Your association may have to register with your state, for one reason or another. Here's a sampling of registration requirements in several states:

Florida--Associations must complete two registrations in Florida. "One is the registration that has to be done for all corporations," says Dennis J. Eisinger, a partner at Eisinger, Brown, Lewis & Frankel PA in Hollywood, Fla., who represents more than 500 condo associations and HOAs. "They'd register their corporate entity as a not-for profit every year, and it costs about $150.

"In addition for condos, there's a filing fee annually to the state regulatory agency," adds Eisinger. "It's something like $4 per unit, and if you don't fill out the paperwork, it's not a major penalty."

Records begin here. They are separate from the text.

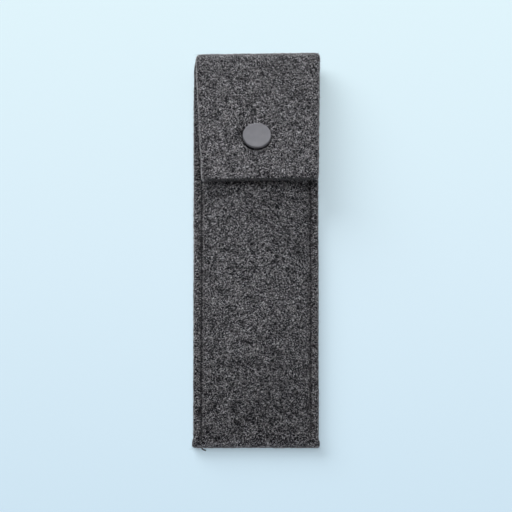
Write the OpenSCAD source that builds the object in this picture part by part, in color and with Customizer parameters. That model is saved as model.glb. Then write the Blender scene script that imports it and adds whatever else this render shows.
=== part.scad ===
// Felt sleeve for one pen, with a fold-over flap and a round snap.
// It lies on its back. X runs across, Y towards the top fold, Z out of the front.
// The origin is the middle of the back panel's underside. Millimetres.

/* [Felt strip] */
// Thickness of the felt
felt_t = 2.5; // [2:0.1:3]
// Width of the sleeve
sleeve_w = 47; // [42:0.5:54]
// Straight length of the back panel, between the two folds
back_len = 157.4; // [140:0.2:180]
// Outer radius of the bottom fold
bottom_fold_r = 3; // [2.8:0.1:3.4]
// How far the squeezed felt of the bottom fold stands out at each side
bottom_flare = 0.45; // [0:0.05:0.8]
// Rounding of the ends of the bottom fold
bottom_corner_r = 0.9; // [0.3:0.1:1.2]

/* [Pocket] */
// Distance from the top fold down to the mouth of the pocket
mouth_inset = 12; // [8:1:16]
// Distance between the panels in the middle of the open pocket
pocket_gap = 5; // [4.8:0.1:6]
// Length over which the pocket closes towards the bottom fold
pocket_taper = 34; // [20:1:45]
// Length over which the seam margins open at the bottom fold
margin_taper = 9; // [6:1:14]

/* [Top fold and flap] */
// Radius of the top fold at the middle of the felt
top_fold_r = 5.1; // [5.1:0.1:5.6]
// Sideways shift of the top fold
fold_shift = 0.85; // [0:0.05:1.5]
// Angle at which the top fold is creased
fold_skew = 1; // [0:0.1:2]
// Width of the strip at the top fold
fold_w = 47; // [42:0.1:54]
// Width of the flap at its free edge
flap_end_w = 44.2; // [38:0.2:50]
// Length of the flap
flap_len = 52.7; // [46:0.1:60]
// Slope of the flap where it leaves the top fold
flap_start_slope = 6; // [5:0.5:8]
// Slope of the flap at its free edge
flap_end_slope = 0.5; // [0:0.5:3]
// Rounding of the two free corners of the flap
flap_corner_r = 1.2; // [0.4:0.1:3]

/* [Side seams] */
// Distance from the edge to the stitches
seam_inset = 3; // [2:0.1:4]
// Length of one stitch
stitch_len = 2.5; // [2:0.1:3.5]
// Thickness of the sewing thread
thread_d = 0.5; // [0.3:0.05:0.6]
// Length of the loose thread end's straight part at the bottom left corner
tail_straight = 1.1; // [0.5:0.1:1.5]
// Bend radius of the loose thread end
tail_bend_r = 1.5; // [1:0.1:3]
// Angle through which the loose thread end bends
tail_bend_angle = 75; // [30:5:90]

/* [Snap] */
// Diameter of the two outer discs of the snap
snap_cap_d = 10.7; // [9:0.1:12]
// Height of the snap cap above the felt
snap_cap_h = 1.4; // [1:0.1:2]
// Distance from the top fold down to the snap
snap_from_fold = 34; // [28:0.5:40]
// Sideways place of the snap on the flap
snap_side = -1.1; // [-3:0.1:3]
// Diameter of the socket
socket_d = 10; // [8:0.1:11]
// Height of the socket
socket_h = 2.5; // [2.2:0.1:2.6]
// Diameter of the base of the stud
stud_base_d = 9.6; // [8:0.1:10]
// Diameter of the head of the stud
stud_head_d = 4.5; // [3.5:0.1:4.6]
// Radial play between the stud's head and the socket
snap_play = 0.45; // [0.4:0.05:0.6]
// Diameter of the rivet pins
pin_d = 1.6; // [1.2:0.1:2]

/* [Hidden] */

felt_colour = [0.32, 0.32, 0.34];
thread_colour = [0.08, 0.08, 0.1];
snap_colour = [0.52, 0.52, 0.55];
$fn = 64;
eps = 0.01;

// Places along the sleeve
half_w = sleeve_w / 2;
bottom_y = -back_len / 2;
top_y = back_len / 2;
mouth_y = top_y - mouth_inset;

// Length over which the back panel is drawn over to the skewed fold
shift_len = 2;

// Gap between the layers at the bottom fold
bottom_gap = 2 * (bottom_fold_r - felt_t);

// Seams
seam_x = half_w - seam_inset;
hole_past_fold = 1;
last_hole_inset = 1.2;
first_hole_y = bottom_y - hole_past_fold;
stitches = floor((mouth_y - last_hole_inset - first_hole_y) / stitch_len);
groove_w = 1;
groove_depth = 0.5;
back_thread_z = thread_d / 2 + 0.05;

// Top fold and flap
fold_angle = 180 - flap_start_slope;
fold_end_y = top_fold_r * sin(fold_angle);
fold_end_z = felt_t / 2 + top_fold_r * (1 - cos(fold_angle));
flap_curve = (flap_start_slope - flap_end_slope) / flap_len;
flap_steps = 12;

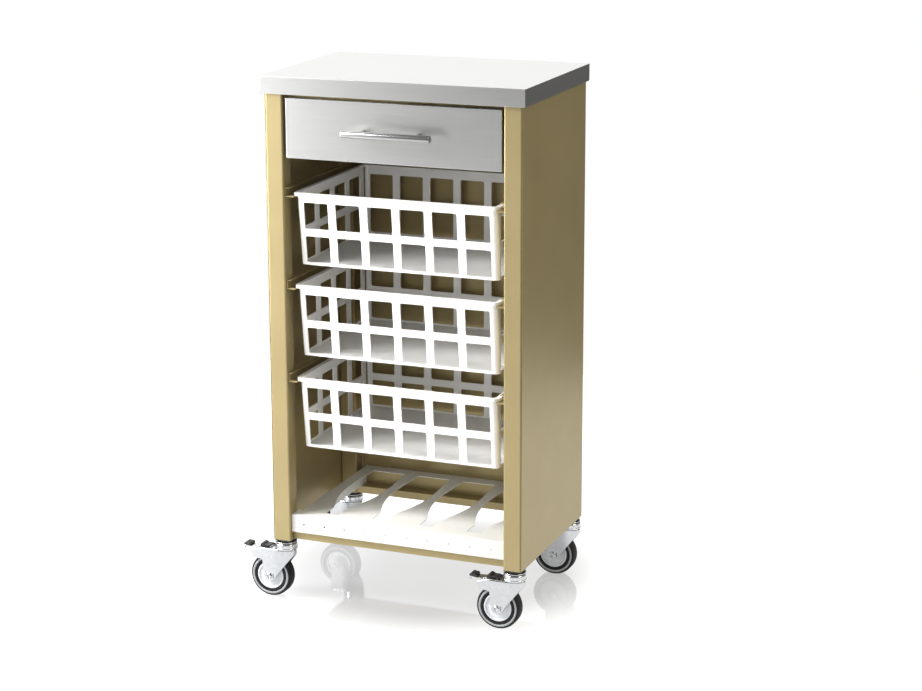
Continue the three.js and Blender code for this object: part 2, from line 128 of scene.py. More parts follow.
def emboss(material, value, depth):
    """Raises the surface by up to depth, in millimetres, on top of any earlier relief."""
    tree = material.node_tree
    bump = add_node(tree, "Bump", Strength=1.0, Distance=depth * MM)
    normal = shader_of(material).inputs["Normal"]
    if normal.is_linked:
        tree.links.new(normal.links[0].from_socket, bump.inputs["Normal"])
    tree.links.new(value, bump.inputs["Height"])
    tree.links.new(bump.outputs["Normal"], normal)


def blend_by_flank(material, level, upright):
    """The first value on faces to the front, rear and top, the second on faces to the sides."""
    tree = material.node_tree
    geometry = add_node(tree, "NewGeometry")
    split = add_node(tree, "SeparateXYZ")
    sideways = tree.nodes.new("ShaderNodeMath")
    sideways.operation = "ABSOLUTE"
    choose = add_node(tree, "Mix")
    tree.links.new(geometry.outputs["Normal"], split.inputs[0])
    tree.links.new(split.outputs["X"], sideways.inputs[0])
    tree.links.new(sideways.outputs[0], choose.inputs["Factor"])
    tree.links.new(level, choose.inputs["A"])
    tree.links.new(upright, choose.inputs["B"])
    return choose.outputs["Result"]


# ---- Materials ------------------------------------------------------------------------------


def shade(color, factor):
    """A darker or lighter version of a colour."""
    return [min(1.0, channel * factor) for channel in color]


def beige_paint():
    """Powder coat with metal flakes: a fine sparkle under a faint orange peel."""
    material = new_material("beige_paint", (0.375, 0.303, 0.154), 0.38, metallic=0.5)
    shader_of(material).inputs["Specular IOR Level"].default_value = 0.2
    tint(material, grain(material, 90, detail=3), (0.36, 0.290, 0.146), (0.39, 0.316, 0.162))
    vary(material, "Roughness", grain(material, 0.5), 0.32, 0.42)
    emboss(material, grain(material, 2.2), 0.02)
    emboss(material, grain(material, 0.35), 0.012)
    return material


def brushed_steel(name, color, roughness):
    """Steel with polishing lines along X, which turn upright on the folded sides."""
    material = new_material(name, color, roughness, metallic=1.0)
    length = 120  # of a line, in widths

    def lines(width):
        level = grain(material, width, (length, 1, 1))
        upright = grain(material, width, (1, 1, length))
        return blend_by_flank(material, level, upright)

    fine, broad = lines(0.25), lines(1.2)
    tint(material, broad, shade(color, 0.965), shade(color, 1.03))
    vary(material, "Roughness", fine, roughness - 0.04, roughness + 0.04)
    emboss(material, fine, 0.004)
    return material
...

Michigan--"Nonprofit associations need to be registered with the Michigan Department of Labor and Economic Growth," explains Nathaniel Abbate Jr., a partner at Makower Abbate & Associates PLLC in Farmington Hills, Mich., who represents associations. "We often will do it. An association will give us the information, and it's pretty pro forma. There are some basic forms and generic recitations, along with some basic reporting requirements, like filing an annual report and filing your taxes if you're taxed on the common elements. It's not too onerous."

Minnesota--Like other nonprofit corporations, HOAs must register with the Minnesota secretary of state's office. "It's a simple filing, and the cost is less than $100," explains Matthew A. Drewes, a partner at Thomsen & Nybeck PA in Edina, Minn., who represents associations. "It's possible for a community association to lose its good standing with the secretary of state's office, become administratively inactive, and be dissolved if it doesn't keep up its corporation registration. So there's really no reason not to do it and every reason to do it. But even if your association has allowed your registration to lapse for a year or two, it's possible to reinstate your corporate good standing retroactively for the past several years."

What Happens If Your HOA Doesn't Register?

If you fail to register your HOA as required, what can happen? Technically, you can lose your ability to file and defend lawsuits, but that just about never happens.

"In Florida, if you let your corporation's registration lapse, you're not entitled to defend or initiate any lawsuits," explains Eisinger. "But you can reinstate your registration easily if you pay the back fees. It happens all the time that you go on the lapsed list for various reasons--because of a lack of continuity in board members or management--and we have to remind associations their registration has lapsed. But the fix is easy."

Minnesota associations aren't really at risk, either. "Minnesota doesn't have a requirement that you have to maintain certain registrations to preserve your enforcement remedies," says Drewes. "But I suppose an argument could be made."

That's also true in Michigan. "If your association is sued, depending on what court you're in, I could see somebody making some hay out of your lack of attention to the corporate form," says Abbate. "But it never has been fatal to an association's case. It's easily remedied with just a late or a corrective filing."

What's more important, however, is maintaining corporate formalities to protect board members. "Someone could make the argument that your association isn't a valid corporation, so it can't enforce any provisions in its governing documents," says Drewes. "But it's also important for boards to maintain the good standing of their corporation because if they don't have an active corporation that's conducting the association's business, there's the possibility of the argument for personal liability of owners or board members.

"Normally there would be an indemnification provision in the governing documents saying the corporation will indemnify a board member who incurs liability or is sued as a result of his actions on the association's behalf," Drewes explains. "But it could be argued the association isn't subject to that protection if there's no corporation to provide the indemnity. While the association should be maintaining directors and officers insurance, there's even the possibility the insurance company isn't bound to cover the individuals if there's no corporate insured.

"I'm not suggesting it's a great argument," says Drewes. "But it's within in the realm of possibility, at least in terms of the argument being made."